In the history of Indigenous Peoples’ relationship with Canada, there has never been a more ideal time to change the unbalanced colonized relationship that has oppressed our peoples for centuries. One would have expected real change to emerge after the Indian Residential School Apology of June 11, 2008 – but perhaps that’s only in an ideal world.  To date there has been no changes in the status quo, or our relationship, in fact, the notorious “White Paper” policy has once again reared its sinister head in the current legislations being discussed in the Parliament of Canada.   That’s not to say that people on both sides are not trying.  On the contrary, people across Turtle Island are making efforts for real Reconciliation and Restitution.  But those within Government seem to be in a world all their own as while many Canadians and Indigenous peoples are working on decolonization together, Government continues to maintain their colonial attitudes.

The Government is like the alcoholic who the day after beating his spouse, apologizes for what he’s done, but the next night he goes out on another binge, gets drunk and repeats the same cycle of violence over and over again: each time apologizing.
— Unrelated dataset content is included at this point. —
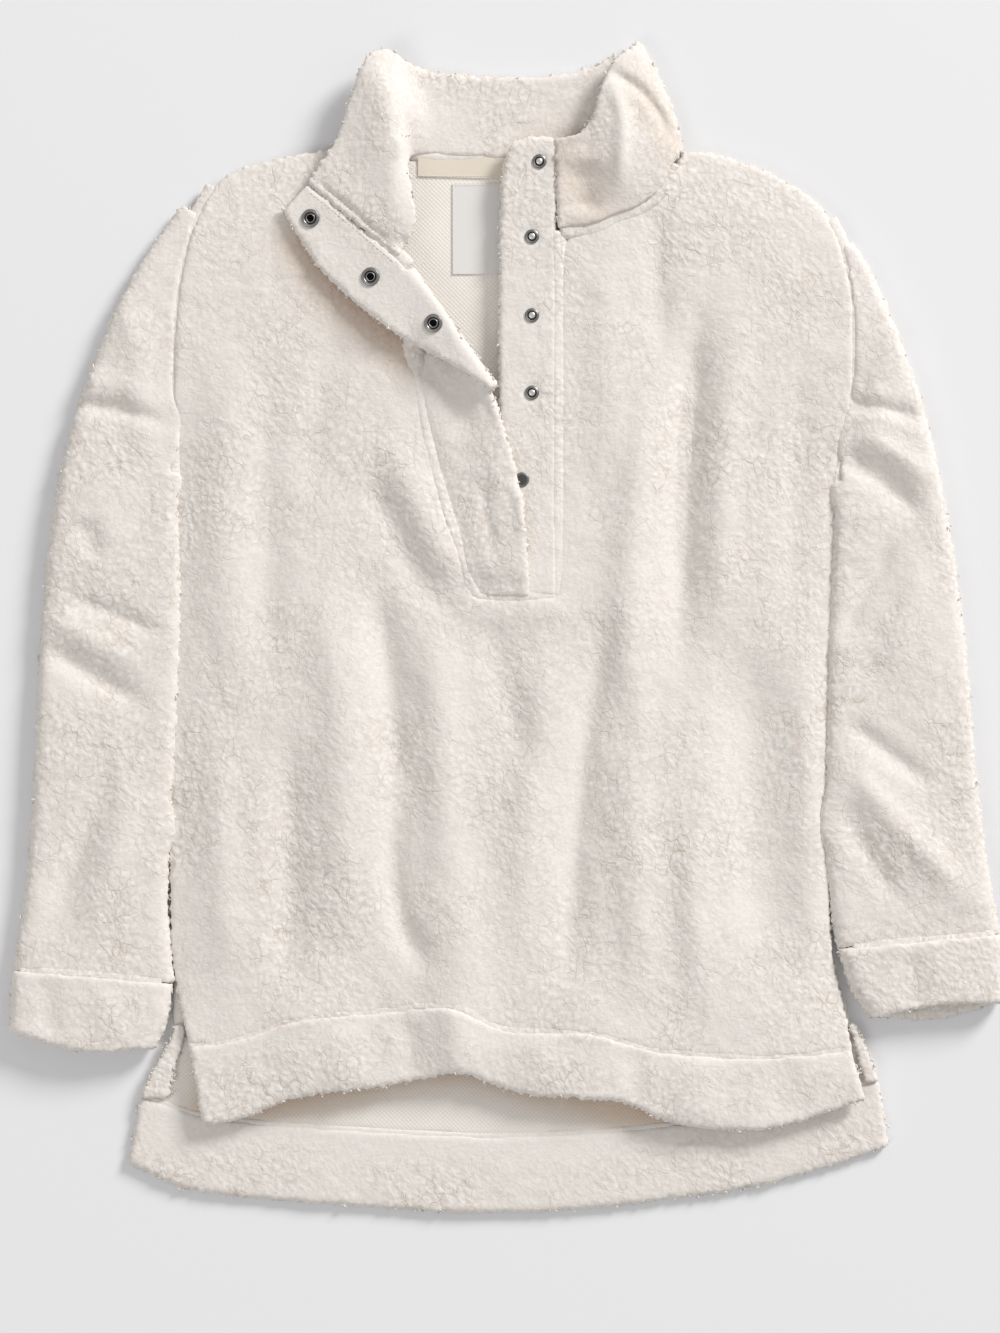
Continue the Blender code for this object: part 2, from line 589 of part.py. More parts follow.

Is anyone tired yet?  522 years of contact and we are no closer to living in peace with one another.  There is the rule of law, both domestically and internationally that purports to protect our rights.  Yet our laws, our traditions our customs are ignored, patented as someone else’ intellectual property and placed upon a shelf to collect dust or reside in museums as folklore and myths.  Treaties are international agreements between nations.  So why is it when Indigenous peoples protest violations of those treaties and our laws that we are the criminals?!  Robert Bourassa (the late Premier of Quebec in 1990) and Brian Mulroney (Prime Minister of Canada in 1990) both stated during the Oka Crisis that “everyone must respect the law, no one is above the law”!!  This is the kind of rhetoric that is unacceptable as it this kind archaic attitude that perpetuates the violation of Aboriginal and Treaty rights and are responsible for more recent wars between our nations such as the 1990 Oka Crisis, Ipperwash and the Killing of Dudley George, the murdered and Missing Aboriginal women, the Enbridge Pipeline, Mackenzie Pipeline, the TAR SANDS development and many others.  The colonial adage “everyone must respect the rule of law” seems to be only true when used against Indigenous peoples who attempt to protect their sovereign rights.
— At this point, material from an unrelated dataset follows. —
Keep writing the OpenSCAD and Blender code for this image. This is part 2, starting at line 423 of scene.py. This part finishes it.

It is a legal form of intimidation whose goal is not only to eliminate Indigenous peoples rights, but whose aim is to exploit and damage the environment for the sake of “economic security”.

The Federal, Provincial and Territorial Government are all guilty of arbitrarily interpreting the rule of law to dispossess Indigenous peoples of their rights to their lands, resources and territories.

Indigenous peoples are self-determining nations with “sovereign” rights.

Where do we as Indigenous peoples seek refuge from the tyrants who continue to trample on our Aboriginal and Treaty Rights?!.  Does such a refuge exist?!

If one examines what is happening in Canada post-apology, the IRRS settlement is causing more pain and harm to survivors, contradicting the spirit and intent of why this process was created.  To have to prove the kind of abuse one suffered as a Child is ridiculous.  To have a deadline of September 2012 for all survivors to make claims is mean spirited, dysfunctional and goes against the intent of reconciliation.

We must remind Mr. Harper that the Residential School was an act of genocide.  Indigenous children in Canada were kidnapped from their families and communities under the authority of the state.  It was an act of GENOCIDE and while apologies are necessary to move forward, they must be implemented and acted upon in a way that demonstrates the sincerity of the words for which it was intended.

So far there is no indication of sincerity.  No changes in our relationship with Canada.  Canadians are still learning about the Indian Residential School system that is part of their colonial history.  While the Truth and Reconciliation Commission is witnessing survivors testimonials of their life in Residential Schools, there is one important component that is missing:  RECONCILIATION.  It is a difficult process and people may not like what is being said, it is indeed a painful process, but Canadians need to move beyond their feelings of guilt and be brave to be part of the change.  Indigenous peoples need our voices to be heard and not stifled by colonial rhetoric whose uncomfortableness blinds them from their own culpability in this whole process.

Not only were children kidnapped but they were abused by those who were supposed to “take care” of them.  the multi-generational trauma continues today within a process that is supposed to be about reconciling past violations of human rights.  The IRRS settlement process is once again causing pain and suffering to people that were seeking restitution.    Once again it is about the “bottom-line” not about reconciliation or restitution and while there is much truth from the witnesses who appear before the TRC, there is no criminal proceedings against the abusers.

I have noticed over the past 22 years that I have been an advocate for Indigenous rights, that there is one important element missing in our discussions with government and their bureaucrats: compassion.  As a Hopi elder once told one of my elders, “the longest journey a human being will take in their lives, is the journey from their head to their heart”.  It is a journey worth taking if we are to make any significant positive changes in our relationships within Indigenous peoples’ communities, and within society in general.